Fast forward to the present day, and Scotland is indeed a member of the ISA, and has been sending teams to ISA-sanctioned contests all over the world since 2014, exceeding expectations at every turn. And earlier this year, at the Nordic Surf Games in Jæren, Norway, another milestone was reached when 19-year-old Megan Mackay from McDuff became the first Scottish surfer ever to win an international competition.
“I couldn’t believe it,” she says down the line from the University of Aberdeen, where she’s studying Geology. “The waves were kind of similar to home. I found the water a bit warmer than here, but I found the air temperature much colder – I remember just shivering whenever I came out of the water. It was snowing one day too, but it was really cool – like something in a film.”
Held at the end of February, the Nordic Surf Games were open to surfers of all nationalities but mostly saw competitors from Norway, Sweden and Denmark, with a few more exotic countries such as Brazil and Hawaii also represented. The Scottish Surfing Federation fielded a team of four: Mackay (ladies), Jamie Marshall (longboard), Mark Boyd (men’s open) and Elliot Young (Juniors). Like most surf contests, the Nordic Games have a knockout format, with four surfers in each heat and the top two finishers progressing to the next round.

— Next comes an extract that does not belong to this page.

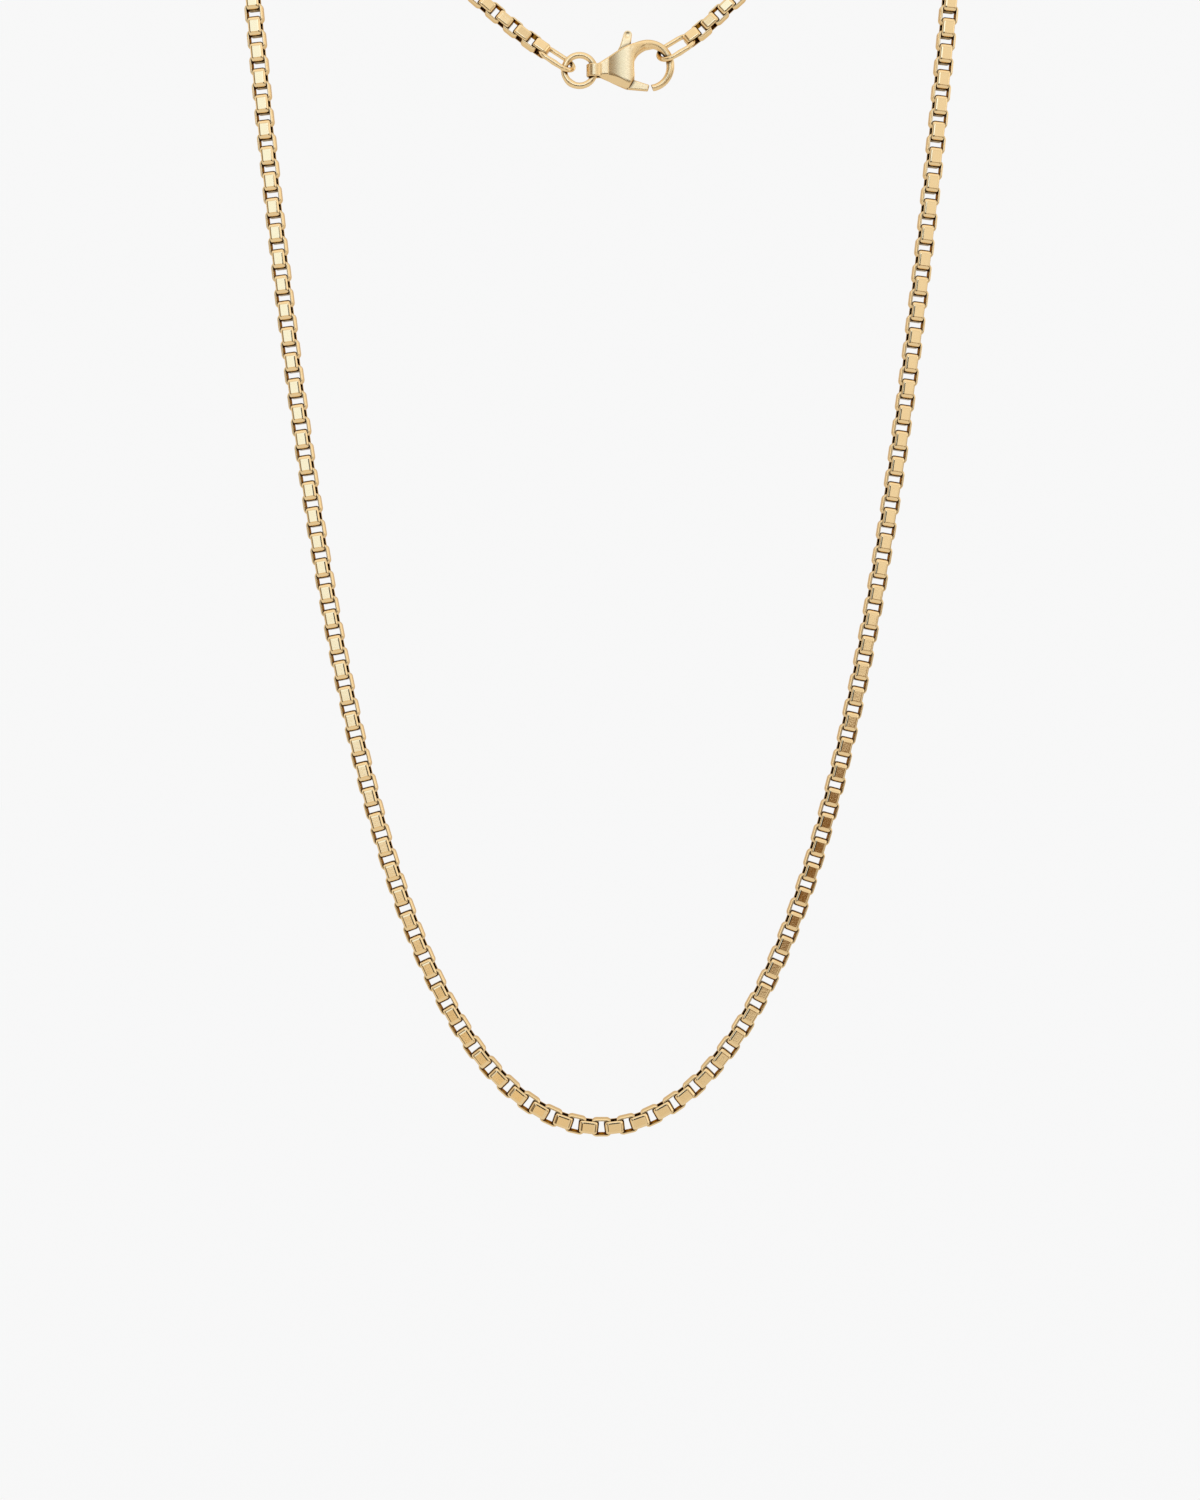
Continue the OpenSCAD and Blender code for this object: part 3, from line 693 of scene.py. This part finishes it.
# Clasp lever
# The thumb tab, the hub on the pin and the gate are one casting. A spring in the body
# holds the gate against the hook's tip.
LEVER_HALF_T, LEVER_ROUND = 0.45, 0.16
HUB_R, HUB_FILLET = 0.75, 0.2
TAB_KNEE, TAB_KNEE_R = (0.05, 1.7), 0.72
TAB_TOP, TAB_TOP_R, TAB_FILLET = (0.53, 3.93), 0.52, 0.3
# The thumb's hollow in each side of the tab is part of a ball
HOLLOW_R, HOLLOW_DEPTH, HOLLOW_ROUND = 1.6, 0.07, 0.06
# The arm and the gate, inside their rounding
ARM_AND_GATE = [(-0.4, -0.3), (0.5, -0.1), (1.15, -1.72), (1.45, -1.88), (3.05, -2.4),
                (2.93, -2.87), (0.62, -2.68)]
GATE_ROUND, GATE_FILLET = 0.14, 0.1
LEVER_LOW, LEVER_HIGH, LEVER_CELL = (-1.2, -0.7, -3.5), (4.6, 0.7, 4.8), 0.05


def rod(a, b, r_a, r_b, x, z):
    """A flat bar from a to b with round ends."""
    ex, ez = b[0] - a[0], b[1] - a[1]
    t = np.clip(((x - a[0]) * ex + (z - a[1]) * ez) / (ex * ex + ez * ez), 0, 1)
    return np.hypot(x - a[0] - t * ex, z - a[1] - t * ez) - (r_a + (r_b - r_a) * t)


def lever_form(x, y, z):
    """How far a place is outside the lever."""
    tab = joined(rod((0, 0), TAB_KNEE, TAB_KNEE_R, TAB_KNEE_R, x, z),
                 rod(TAB_KNEE, TAB_TOP, TAB_KNEE_R, TAB_TOP_R, x, z), TAB_FILLET)
    flat = joined(np.hypot(x, z) - HUB_R, tab, HUB_FILLET)
    flat = joined(flat, outline(ARM_AND_GATE, x, z) - GATE_ROUND, GATE_FILLET)
    form = both(flat, abs(y) - LEVER_HALF_T, LEVER_ROUND)
    hollow = np.hypot(np.hypot(x - TAB_TOP[0], z - TAB_TOP[1]),
                      abs(y) - LEVER_HALF_T - HOLLOW_R + HOLLOW_DEPTH) - HOLLOW_R
    form = less(form, hollow, HOLLOW_ROUND)
    return less(form, np.hypot(x, z) - PIN_SEAT_R, PIN_SEAT_ROUND)


corners, looks, faces = skin(lever_form, LEVER_LOW, LEVER_HIGH, LEVER_CELL)
piece = add_piece("lever_casting", corners + pin_at, looks, faces, [clasp_gold], body="lever")
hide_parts("clasp_lever")

# Lever pin
# A plain rod of the same gold, pressed into the two cheeks, which the lever turns on.
# It hardly shows, so the frame's own solid stays.
for pin_material in frame["nodes"]["lever_pin"].material_slots:
    pin_material.material = wire_gold

# Light and backdrop
# A plain pale floor under a tent of soft light, with brighter and darker panels for the gold
# to show. Of the two flags by the lens, which only the gold shows, the dark one draws fine
# dark lines in it, and the brown one tones the flats that look to the right.
PALE = (0.937, 0.937, 0.937)
FLOOR_Z, FLOOR_R, FLOOR_SIDES = -200.0, 6000.0, 96
FLOOR_DULL = 0.08
FLAG_Y = -5.0
# From the lens: left, right, bottom and top of each flag, and its colour
FLAGS = {
    "lens_flag": (-95, 95, -112, 128, (0.01, 0.01, 0.01)),
    "side_flag": (80, 420, -93, -13, (0.25, 0.14, 0.05)),
}
TENT_BASE = (0.82, 0.82, 0.82)
# Each panel of the tent: way round from the front, height, inner and outer spread, all in
# degrees, and its colour
PANELS = [
    (180, 10, 50, 90, (0.8, 0.8, 0.8)),
    (0, 75, 25, 50, (1.05, 1.05, 1.05)),
    (0, -19, 9, 15, (0.78, 0.75, 0.7)),
    (-15, -11, 9, 14, (0.86, 0.76, 0.6)),
    (-46, 8, 18, 26, (0.27, 0.22, 0.17)),
    (-30, -14, 9, 14, (0.05, 0.035, 0.025)),
    (-17, 10, 7, 19, (1.04, 1.32, 1.8)),
    (-1, 17, 9, 14, (1.4, 1.7, 2.3)),
    (22, 8, 12, 17, (0.93, 0.94, 0.95)),
    (-135, 6, 9, 16, (0.2, 0.16, 0.12)),
    (-108, 18, 12, 22, (1.35, 1.35, 1.35)),
    (135, 14, 12, 20, (1.3, 1.3, 1.3)),
    (92, -9, 9, 16, (0.2, 0.16, 0.12)),
    (68, 16, 10, 20, (1.3, 1.3, 1.3)),
    (50, -24, 9, 16, (0.2, 0.16, 0.12)),
]


def stage_sheet(name, corners, colour, glow=0.0):
    """A flat matt sheet of the stage."""
    mesh = bpy.data.meshes.new(name)
    mesh.from_pydata(np.array(corners) * MM, [], [tuple(range(len(corners)))])
    material, _, matt = new_material(f"{name}_matt")
    feed(matt.inputs["Base Color"], (*colour, 1))
    feed(matt.inputs["Roughness"], 1.0)
    feed(matt.inputs["Specular IOR Level"], 0.0)
    feed(matt.inputs["Emission Color"], (*PALE, 1))
    feed(matt.inputs["Emission Strength"], glow)
    mesh.materials.append(material)
    sheet = bpy.data.objects.new(name, mesh)
    bpy.context.collection.objects.link(sheet)
    return sheet


def direction_of(azimuth, elevation):
    """The direction to a place in the tent."""
    a, e = math.radians(azimuth), math.radians(elevation)
    return (math.sin(a) * math.cos(e), -math.cos(a) * math.cos(e), math.sin(e))


turn = np.linspace(0, 2 * math.pi, FLOOR_SIDES, endpoint=False)
rim = [(FLOOR_R * math.cos(a), FLOOR_R * math.sin(a), FLOOR_Z) for a in turn]
floor = stage_sheet("floor", rim, [FLOOR_DULL] * 3, glow=1 - FLOOR_DULL)
floor.visible_glossy = False
for name, (left, right, bottom, top, colour) in FLAGS.items():
    rim = [camera_at + (x, FLAG_Y, z)
           for x, z in ((left, bottom), (right, bottom), (right, top), (left, top))]
    flag = stage_sheet(name, rim, colour)
    flag.visible_camera = False

world = bpy.data.worlds.new("tent")
world.use_nodes = True
bpy.context.scene.world = world
tree = world.node_tree
outward = new_node(tree, "ShaderNodeTexCoord").outputs["Generated"]
tent = (*TENT_BASE, 1)
for azimuth, elevation, inner, outer, colour in PANELS:
    near = new_node(tree, "ShaderNodeVectorMath")
    near.operation = "DOT_PRODUCT"
    feed(near.inputs[0], outward)
    feed(near.inputs[1], direction_of(azimuth, elevation))
    share = new_node(tree, "ShaderNodeMapRange", Value=near.outputs["Value"],
                     From_Min=math.cos(math.radians(outer)),
                     From_Max=math.cos(math.radians(inner)))
    share.interpolation_type = "SMOOTHSTEP"
    tent = mixed(tree, share.outputs["Result"], tent, (*colour, 1))
# Seen directly, the tent is an even pale backdrop
seen_directly = new_node(tree, "ShaderNodeLightPath").outputs["Is Camera Ray"]
feed(tree.nodes["Background"].inputs["Color"], mixed(tree, seen_directly, tent, (*PALE, 1)))

bpy.context.scene.view_settings.view_transform = "Standard"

“In my first heat the conditions were really good,” says Mackay, “head high waves, offshore wind and the waves really had a bit of punch to them. I came second in that heat – I got a couple of good left-handers and a couple of good rights as well. Then I came second again in round two. Again I got a couple of good waves but I missed out on first place because I didn’t complete one of my turns properly. I was a bit annoyed about that, but I learned from each experience and built on that in the other heats.”
By the time the semi-finals rolled around, the waves had lost a bit of power, so Mackay made the decision to switch boards: “The next day it had dropped off quite a lot and the wind had turned onshore so I took out a different board. It’s one I use for Aberdeen when it gets... well... crap! It’s a Rusty Dwart and it’s just better for messier, sloppy conditions – it just felt right under my feet.”
It turned out to be an inspired decision: Mackay came first in her semi-final heat, and was on song when she reached the final.
“My first wave in the final was a left-hand wave. I took off, completed a big top turn, did a big bottom turn and then it walled up on the inside and I managed to complete another turn. I remember hearing everybody cheering. Then another left-hander came through and I managed to complete a few good turns on that.”
Mackay didn’t know what position she was in until the last few minutes of the heat, when the commentator read out the scores over the loudspeaker and she realised she was in first.
“I was really hoping that no more waves would come through, but then Guro [Aanestad of Norway, the reigning champion] got a really good wave and I thought ‘ach dammit, I think that’s me lost my position.’ But I think my manoeuvres were in a more critical part of the wave, so in the end I got the higher scores.”
“It was really good to see girls from other coldwater countries – how good they were, and how we’ve all got to go through the same struggle through the cold to get good waves.”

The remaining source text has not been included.